Konsekuensi lain dari perluasan wilayah Islam adalah bercampurnya orang-orang Arab dengan yang lain. Sebagian mereka ada yang memeluk Islam dan sebagian lagi tetap pada agamanya. Ini suatu perkembangan yang belum muncul di zaman Nabi sehingga di butuhkan suatu aturan baru yang mengatur hubungan oprang-orang Islam dengan non-Muslim. Para fuqoha’ untuk yang kesekian kalinya berusaha merumuskan bagaimana Islam mengatur kemajemukan hidup seperti ini. Dan, tidak jarang pula mereka melakukan ijtihad untuk menjawab persoalan-persoalan yang tidak ada nash Al-Qur’an dan Hadits yang secara tegas memerinci hukum masalah ini.
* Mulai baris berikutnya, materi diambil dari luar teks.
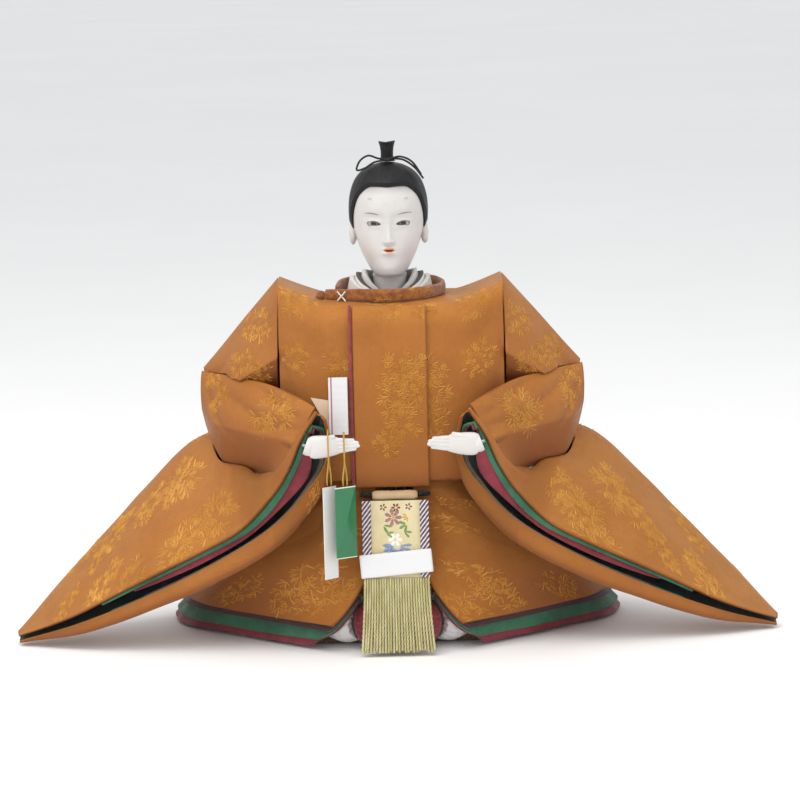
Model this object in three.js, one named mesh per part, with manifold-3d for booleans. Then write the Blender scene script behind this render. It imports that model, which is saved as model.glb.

II.B. SUMBER-SUMBER FIQH PADA PERIODE INI
Seperti telah di sebutkan di atas, perkembangan baru yang muncul mengiringi perluasan wilayah Islam itu sangat membantu memperkaya tsarwah fiqhiyah. Setiap ada persoalan baru para fuqoha kembali pada Al-Qur’an sebagai dasar agama, kemudian merujuk pada sunnah Nabi. Jika dari kedua warisan itu tidak di temukan ketentuan hukumnya, mereka berkumpul dan bermusyawarah untuk membicarakan persoalan itu. Dan bila terjadi kesepakatan barulah di putuskan hukum dari persoalan yang mereka hadapi yang kemudian di kenal dengan istilah ijma’.
Karena itu selain Al-Qur’an dan Sunnah, ijtihad juga merupakan sumber fiqh yang menjadi rujukan para fuqoha. Dengan demikian kita dapat pula mengatakan bahwa fiqh pada periode ini adalah Al-Qur’an, Sunnah, dan ijtihad. Berikut akan kita bicarakan sedikit tentang perkembangan sumber-sumber hukum di atas.
II.B.1. AL-QUR’AN
Sepeniggal Nabi saw, Al-Qur’an belum di kumpulkan dalam satu mushaf tetapi masih berbentuk lembaran-lembaran yang terpisah. Sementara itu beberapa kali terjadi kegoncangan dalam pemerintahan kholifah Abu Bakar. Dalam suatu peperangan dengan penduduk Yamamah yang murtad, sekitar 500 sahabat dan 70 di antaranya dari khuffadz Al-Qur’an.
Timbul kekhawatiran Umar dengan meninggalnya para khuffadz itu akan mengakibatkan hilangnya warisan Al-Qu’an. Umar segera bertindak dengan mendatangi Abu Bakar dan mengusulkan agar mulai di rintis pengumpulan Al-Qur’an dalam satu mushaf.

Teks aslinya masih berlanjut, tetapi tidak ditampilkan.